= GIVEN INFORMATION =
.....

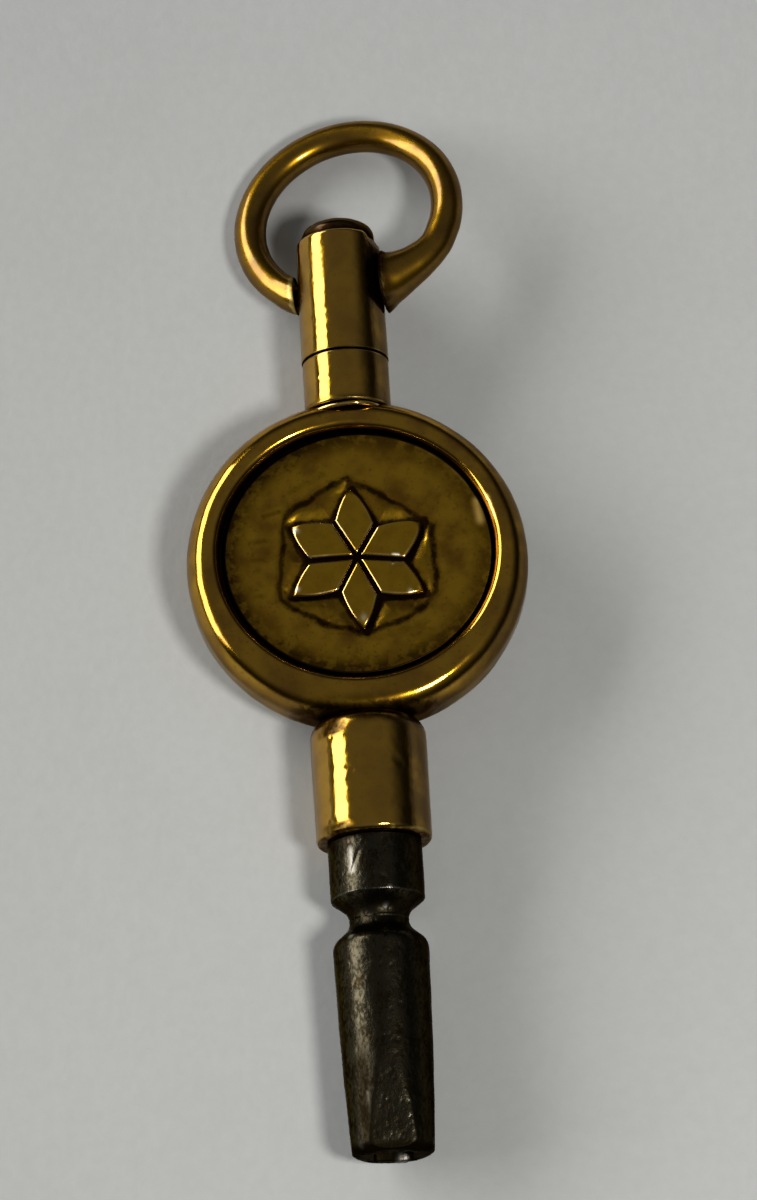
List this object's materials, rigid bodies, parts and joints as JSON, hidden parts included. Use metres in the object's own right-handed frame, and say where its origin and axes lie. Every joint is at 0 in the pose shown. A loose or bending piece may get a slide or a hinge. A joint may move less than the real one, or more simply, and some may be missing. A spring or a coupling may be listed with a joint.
{
  "type": "watch key",
  "caption": "Pocket watch winding key with a square socket pipe, round rosette medallion and folding swivel bow.",
  "frame": {"origin": "centre of the socket's mouth, in the plane of the pipe's end face", "axes": "the key lies on its back: +Y along the key from the socket's mouth to the bow, +Z out of the front plaque, +X to its right"},
  "size_m": [0.014, 0.0454, 0.0049],
  "materials": {
    "brass": "old gilt brass, polished by wear, with small dents and scratches",
    "plaque_brass": "stamped gilt brass, mottled, with dark tarnish in the hollows",
    "core_metal": "plain unpolished brass",
    "steel": "dark old steel, lightly pitted"
  },
  "bodies": {
    "key": {"key_pipe": "steel", "ferrule": "brass", "medallion_rim": "brass", "front_plaque": "plaque_brass", "back_plaque": "plaque_brass", "core_disc": "core_metal", "neck_collar": "brass", "stem_pin": "brass"},
    "swivel": {"swivel_sleeve": "brass"},
    "bow": {"bow": "brass"}
  },
  "joints": [
    {"name": "swivel_turn", "type": "hinge", "parent": "key", "child": "swivel", "pos_m": [0, 0.0369, 0], "axis": [0, 1, 0], "continuous": true},
    {"name": "bow_fold", "type": "hinge", "parent": "swivel", "child": "bow", "pos_m": [0, 0.0369, 0], "axis": [0.9759, 0, 0.2181], "range_deg": [-122, 147]}
  ]
}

.....

= TO BE DONE =
Give every line of the material again, exactly as it reads.

= REPLY =
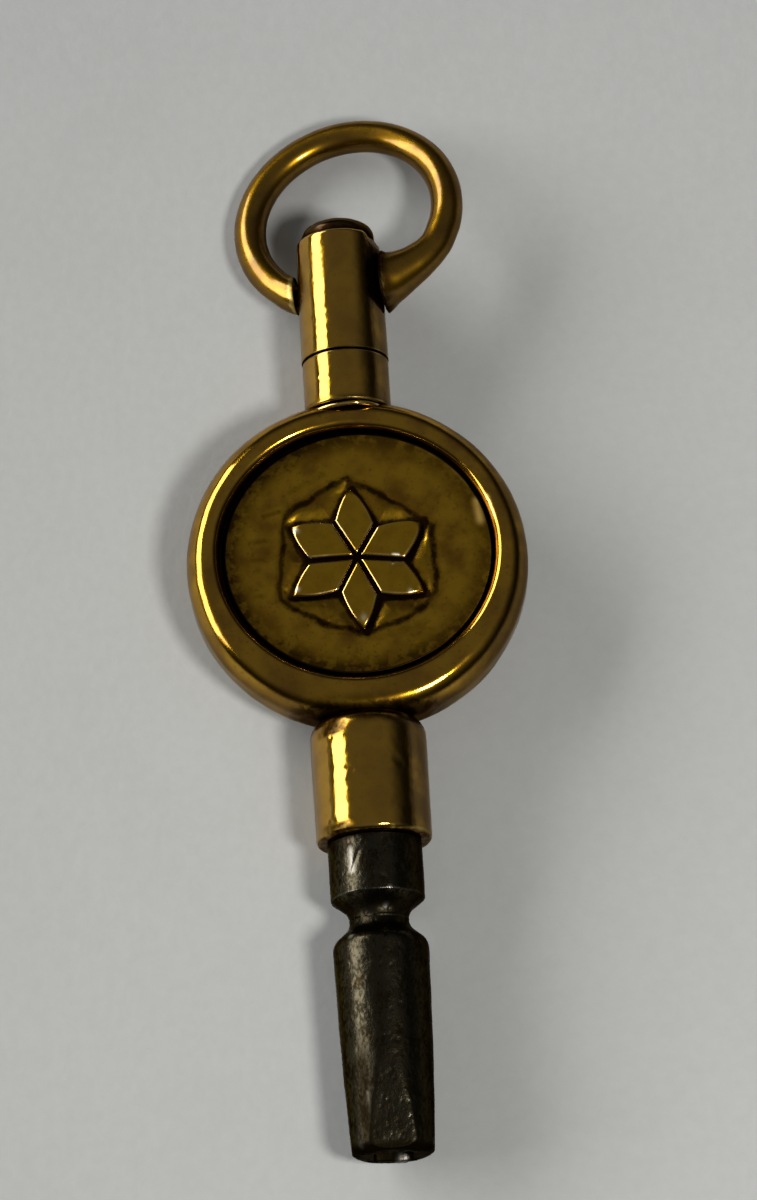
List this object's materials, rigid bodies, parts and joints as JSON, hidden parts included. Use metres in the object's own right-handed frame, and say where its origin and axes lie. Every joint is at 0 in the pose shown. A loose or bending piece may get a slide or a hinge. A joint may move less than the real one, or more simply, and some may be missing. A spring or a coupling may be listed with a joint.
{
  "type": "watch key",
  "caption": "Pocket watch winding key with a square socket pipe, round rosette medallion and folding swivel bow.",
  "frame": {"origin": "centre of the socket's mouth, in the plane of the pipe's end face", "axes": "the key lies on its back: +Y along the key from the socket's mouth to the bow, +Z out of the front plaque, +X to its right"},
  "size_m": [0.014, 0.0454, 0.0049],
  "materials": {
    "brass": "old gilt brass, polished by wear, with small dents and scratches",
    "plaque_brass": "stamped gilt brass, mottled, with dark tarnish in the hollows",
    "core_metal": "plain unpolished brass",
    "steel": "dark old steel, lightly pitted"
  },
  "bodies": {
    "key": {"key_pipe": "steel", "ferrule": "brass", "medallion_rim": "brass", "front_plaque": "plaque_brass", "back_plaque": "plaque_brass", "core_disc": "core_metal", "neck_collar": "brass", "stem_pin": "brass"},
    "swivel": {"swivel_sleeve": "brass"},
    "bow": {"bow": "brass"}
  },
  "joints": [
    {"name": "swivel_turn", "type": "hinge", "parent": "key", "child": "swivel", "pos_m": [0, 0.0369, 0], "axis": [0, 1, 0], "continuous": true},
    {"name": "bow_fold", "type": "hinge", "parent": "swivel", "child": "bow", "pos_m": [0, 0.0369, 0], "axis": [0.9759, 0, 0.2181], "range_deg": [-122, 147]}
  ]
}